Materials and Resources Required:

  • Instructors should identify 5-10 historic images that relate to the topic of the project that document the social issue.
  • Resource Appendix: Observing and Describing the Past
  • Social Change Timeline from Activity 1
  • Rapid Prototype Supplies – these can vary based on supplies available and can include sheets of aluminum foil, popsicle sticks, yarn, felt, scissors, glue sticks, etc.

Introduction:

  • The purpose of this activity is for learners to think about the past and social change in a more affective way, building empathy around the social change issue. Begin by sharing a historic image that is evidence of the problem.
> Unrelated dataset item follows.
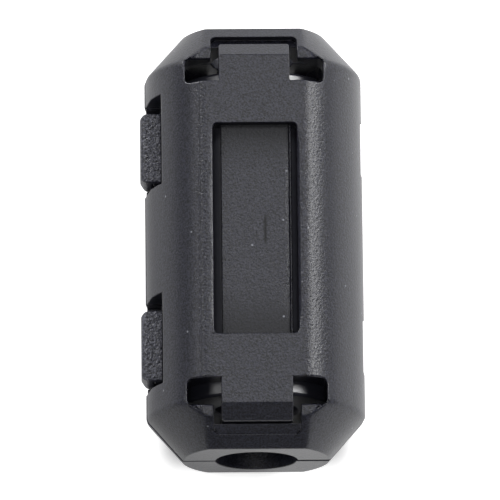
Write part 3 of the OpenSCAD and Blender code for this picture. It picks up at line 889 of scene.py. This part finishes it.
for share, pull in ((-1, LATCH_CORNER), (-1, 0), (1, 0), (1, LATCH_CORNER)):
    y = share * (LATCH_HALF_LENGTH - (0 if pull else LATCH_CORNER))
    fall = pull / (ARM_OUTER - case_arc[-1, 0]) * (FLUSH_DEPTH - PROUD_DEPTH)
    radius = LATCH_FILLET - pull
    fillet = np.stack([ARM_OUTER - LATCH_FILLET + radius * np.cos(quarter_turn),
                       LATCH_TOP - radius + radius * np.sin(quarter_turn)], 1)
    section = np.concatenate([
        barb_and_face, root_arc, case_arc, [(ARM_OUTER - pull, -PROUD_DEPTH - fall)], fillet])
    stations.append(np.stack([-section[:, 0], np.full(len(section), y), section[:, 1]], 1))


def latch_rounding(x, y, z):
    """The arm is well rounded all round, and the barb that slides behind the catch less so."""
    return np.where((x > BARB_BACK) & (z > 0), BARB_ROUNDING, ARM_ROUNDING)


# The same nylon from a part of the mould that is eroded coarser and deeper, for grip. Its flecks
# are paler than the case's, painted light that brightens the arms where the case shades them.
ARM_GRAIN = 0.18 * MM
ARM_RELIEF = 3.0
latch_nylon = moulded_nylon("coarse_moulded_nylon", ARM_GRAIN, ARM_RELIEF, ("#101118", "#52535e"))
for place, name in zip(PAIR_PLACES, ("front_latch", "rear_latch")):
    faces = carried(np.array(stations) + [0, place, 0])
    latch = finished_piece(name + "_arm", faces, name, name, latch_nylon, latch_rounding)

# --- Floor -----------------------------------------------------------------------------------------
# A sheet of matt white card under the bead. Clear of the bead it also glows for the camera, so that it
# looks plain white, and close to the bead it is lit by the lamps alone and keeps the bead's shadow.
FLOOR_HALF = 0.6
SHADOW_INSET = 2 * MM
SHADOW_REACH = 2 * MM
GLOW = 0.8
MIRRORED_WAY = (1, -0.3, 0)
MOST_MIRRORED = 0.52
floor_z = min(cad_box[0][2], -FLAT_HEIGHT * MM)
mesh = bpy.data.meshes.new("floor")
corners = [(-1, -1), (1, -1), (1, 1), (-1, 1)]
mesh.from_pydata([(x * FLOOR_HALF, y * FLOOR_HALF, floor_z) for x, y in corners], [], [(0, 1, 2, 3)])
floor = bpy.data.objects.new("floor", mesh)
bpy.context.scene.collection.objects.link(floor)


def seen_share(tree, mirrored_share):
    """One for rays that look at the background or pass through to it, the share given for those that
    mirror it, and none for the rest."""
    path = node(tree, "ShaderNodeLightPath")
    mirrored = node(tree, "ShaderNodeMath", {"operation": "MULTIPLY"}, _0=path.outputs["Is Glossy Ray"],
                    _1=mirrored_share)
    through = node(tree, "ShaderNodeMath", {"operation": "MAXIMUM"}, _0=path.outputs["Is Transmission Ray"],
                   _1=mirrored)
    return node(tree, "ShaderNodeMath", {"operation": "MAXIMUM"}, _0=path.outputs["Is Camera Ray"],
                _1=through)


# Uncoated card scatters light evenly. Its glow grows with the distance from the bead's plan, which is
# a box set in from the case's own and taller than any height. The bead mirrors the glow more towards
# the hinge side than towards the latches.
card = bpy.data.materials.new("white_card")
tree = cleared(card)
place = node(tree, "ShaderNodeTexCoord").outputs["Object"]
reach = node(tree, "ShaderNodeVectorMath", {"operation": "ABSOLUTE"}, _0=place)
inset_plan = (CASE_RADIUS * MM - SHADOW_INSET, CASE_END * MM - SHADOW_INSET, 1)
past = node(tree, "ShaderNodeVectorMath", {"operation": "SUBTRACT"}, _0=reach, _1=inset_plan)
clear = node(tree, "ShaderNodeVectorMath", {"operation": "MAXIMUM"}, _0=past, _1=(0, 0, 0))
away = node(tree, "ShaderNodeVectorMath", {"operation": "LENGTH"}, _0=clear).outputs["Value"]
strength = node(tree, "ShaderNodeMapRange", SMOOTH, Value=away, From_Min=0.0, From_Max=SHADOW_REACH,
                To_Min=0.0, To_Max=GLOW)
diffuse = node(tree, "ShaderNodeBsdfDiffuse", Color=linear("#f2f2f2"))
glow = node(tree, "ShaderNodeEmission", Color=(1, 1, 1, 1), Strength=strength)
sideways = node(tree, "ShaderNodeVectorMath", {"operation": "DOT_PRODUCT"}, _0=place, _1=MIRRORED_WAY)
mirrored = node(tree, "ShaderNodeMapRange", Value=sideways.outputs["Value"], From_Min=-CASE_RADIUS * MM,
                From_Max=CASE_RADIUS * MM, To_Min=0.0, To_Max=MOST_MIRRORED)
dark = node(tree, "ShaderNodeEmission", Color=(0, 0, 0, 1), Strength=0.0)
shown = node(tree, "ShaderNodeMixShader", _0=seen_share(tree, mirrored), _1=dark, _2=glow)
surface = node(tree, "ShaderNodeAddShader", _0=diffuse, _1=shown)
node(tree, "ShaderNodeOutputMaterial", Surface=surface)
mesh.materials.append(card)

# --- Lamps and world -------------------------------------------------------------------------------
# Six square softboxes half a metre away, the strongest low on the right and behind on the left, in a
# dim white room. The room looks plain white to the camera, and the bead mirrors a little of that.
WALL_MIRRORED = 0.03
ROOM_LIGHT = 0.03
LAMP_DISTANCE = 0.5
LAMP_SIDE = 0.15
LAMPS = (("key_softbox", 105, 38, 1.12), ("right_softbox", 120, 22, 0.75),
         ("rear_left_softbox", -135, 20, 1.55), ("rear_softbox", 180, 65, 0.62),
         ("top_softbox", 0, 75, 0.43), ("left_softbox", -90, 32, 0.28))
world = bpy.data.worlds.new("studio")
bpy.context.scene.world = world
tree = cleared(world)
room = node(tree, "ShaderNodeBackground", Color=(1, 1, 1, 1), Strength=ROOM_LIGHT)
white = node(tree, "ShaderNodeBackground", Color=(1, 1, 1, 1), Strength=1.0)
shown = node(tree, "ShaderNodeMixShader", _0=seen_share(tree, WALL_MIRRORED), _1=room, _2=white)
node(tree, "ShaderNodeOutputWorld", Surface=shown)
for name, azimuth, elevation, power in LAMPS:
    lamp = bpy.data.lights.new(name, "AREA")
    lamp.size = LAMP_SIDE
    lamp.energy = power
    lamp_object = bpy.data.objects.new(name, lamp)
    turn, rise = math.radians(azimuth), math.radians(elevation)
    away = Vector((math.sin(turn) * math.cos(rise), -math.cos(turn) * math.cos(rise), math.sin(rise)))
    lamp_object.location = away * LAMP_DISTANCE
    lamp_object.rotation_mode = "QUATERNION"
    lamp_object.rotation_quaternion = away.to_track_quat("Z", "Y")
    bpy.context.scene.collection.objects.link(lamp_object)

# --- Camera ----------------------------------------------------------------------------------------
# A long lens high above the front end, which sees the bead nearly in plan. Its turn is an azimuth, a
# tilt from straight down and a small roll, and its shift centres the bead in view.
CAMERA_AZIMUTH = -3.232
CAMERA_ELEVATION = 76.073
CAMERA_ROLL = 2.753
CAMERA_DISTANCE = 0.400
CAMERA_SHIFT = (-0.000265, 0.000031)
camera = bpy.data.cameras.new("camera")
camera.lens = 495.5
camera.sensor_width = 36
camera.clip_end = 10
turn = (Matrix.Rotation(math.radians(CAMERA_AZIMUTH), 4, "Z")
        @ Matrix.Rotation(math.radians(90 - CAMERA_ELEVATION), 4, "X")
        @ Matrix.Rotation(math.radians(CAMERA_ROLL), 4, "Z"))
eye = turn @ Vector((*CAMERA_SHIFT, CAMERA_DISTANCE))
camera_object = bpy.data.objects.new("camera", camera)
camera_object.matrix_world = Matrix.Translation(eye) @ turn
bpy.context.scene.collection.objects.link(camera_object)
bpy.context.scene.camera = camera_object
bpy.context.scene.view_settings.view_transform = "Standard"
In the case of the Green City Remix project, which focused on air quality issues, a ‘night scene’ image was used that shows the city at what appears to be nighttime, but was in fact a darkened mid-day scene that was the result of air pollution.
  • Instead of completing an analysis of the source, ask learners: how does this image make you feel? If you were standing in this image, what words would you use to describe your emotions at that moment?

Activity:

  • Using the set of historic images, ask them to observe and describe the past using the descriptive framework. This exercise has learners explore the environmental setting, the people, and the interactions they see in the image. Have learners title the image and writing a descriptive paragraph about the experience represented in the image.
  • As learners share out their descriptions, record the words that are used to describe the past. How do the immersive descriptions of the past help us build empathy for the social issue?
  • When the participants begin planning their remix installation it will be important that they consider how the installation will make the viewer feel, using emotions to connect the audience with the issue. Using the list of descriptive words from the first part of the activity, form students into small groups and ask them to represent the feelings around the social issue using rapid prototyping supplies.
  • Each group should select one event, person, action, or strategy from the Social Change Timeline and create a prototype installation that reflects their chosen timeline item.
  • Give groups 20 minutes to create their mini-installation that will accompany the timeline. This exercise will also give participants an opportunity to think about how they might use supplies and approaches in their installation.

Each group should share out their prototype. Before the group describes what they were trying to achieve with their installation, ask other participants what they think the installation represents and how it makes them feel as a viewer.